This has been really important to differentiate between a walk in the heel position, and a run where he can be ‘close’ but not at our heel.
It is also possible to train your dog to run or hike behind you, which is great if you are able to train them to do that! This isn’t something we have trained our dog to do – yet, but it is a good idea.
The advantage of this is that you are more likely to be the first person to encounter another person, animal or obstacle on the trail.
The disadvantage is that you don’t have your eye on your dog like you would if they were ahead of you, and it’s not that practical for them to run behind you if they’re on-leash.
The essential dog running gear for trail running
The following items are all those that we consider being essential dog running gear for trail running in particular.
Much of your dog’s everyday gear may be fine for trail running with, although dedicated gear designed to be used for running or hiking on trails have certain advantages over regular everyday dog gear – so it’s worth investing in if you plan to go trail running with your dog often.
Leash and collar
We generally use our dog’s regular leash and collar when we go trail running.
The exception to this is if we are running him somewhere where there is a heightened risk of one of us (dog or handler) slipping off the trail or having to stop suddenly.
An example of this is where there may be a slippery wet/muddy/snowy slope to traverse, or where there are big rocks to climb that he can hop up on to but I may need a few seconds to scramble up behind him.
This is one of the main reasons we also have Kepler wear a harness, so we can switch his leash over from his collar to harness when needed. This is for safety, as we don’t want him or us to accidentally choke him or hurt his neck.
Another option, if pulling isn’t a concern for you with your dog, is to get a leash with a bungee section which has some ‘give’ in it and you can use with either a flat collar or a harness.
Some people like to attach their dog’s leash to their body in a canicross style, either using a leash designed to go around your waist, or by using a human waistband that connects to a bungee leash.
For some types of runs and terrains, this is great because it means you can run with your dog hands-free, and you get the added benefit of dog-power for your uphill climbs (although watch those downhill speeds!!).
For more challenging terrain and single-track trails, which are the trails we generally prefer to run, we like to have the option to let go of the leash if we need to and have extra control over him when necessary, for example, if I trip and fall when running, I can let go of the leash if I think it would hurt my dog to keep hold of it.
This is our preferred combination of dog running leash and harness. I know that when I stop or am hurt he stops and comes back to me. If the leash was to be around my waist or attached to me then I wouldn’t have that option.
Dog running harnesses
If you plan to run with your dog wearing a harness, trail running with a dog using a ‘canicross’ harness setup, which involves a specifically-designed pulling harness, a bungee leash and waist belt for the human to attach the leash to, is a great option for less-technical trails.

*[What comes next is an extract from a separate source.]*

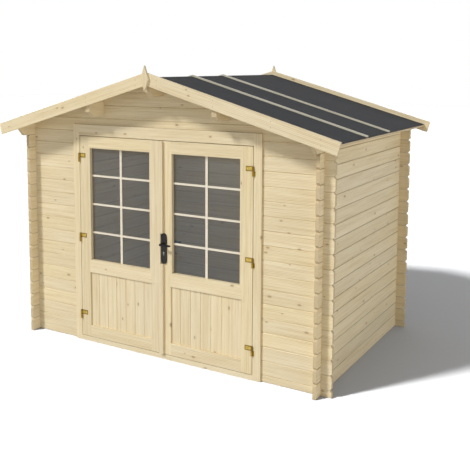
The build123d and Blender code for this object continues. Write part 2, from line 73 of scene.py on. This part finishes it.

The difference between the canicross harness and a regular dog harness is that it is designed for pulling and produces less strain on the dog’s body because of the design and padding, including noticeably that the attachment point is at the end of their back rather than in the middle.
It’s also worth noting that a more minimal ‘strappy’ harness that’s fine for walking around the city may not be comfortable for the sort of movement we are asking of our dog when he runs on a trail – it depends on the dog, style of harness and amount of running you’ll be doing.
An example of a good dog harness for a dog that doesn’t pull is this smaller, padded harness made by Ruffwear, that is designed for use on trails and is comfortable for him to run and move in, gives us the option to attach a leash, goes on and off easily and can be used to grab him if we need to.
For more recommendations on the best dog leashes and harnesses for running, read our dedicated gear guide to dog leashes and harnesses for running.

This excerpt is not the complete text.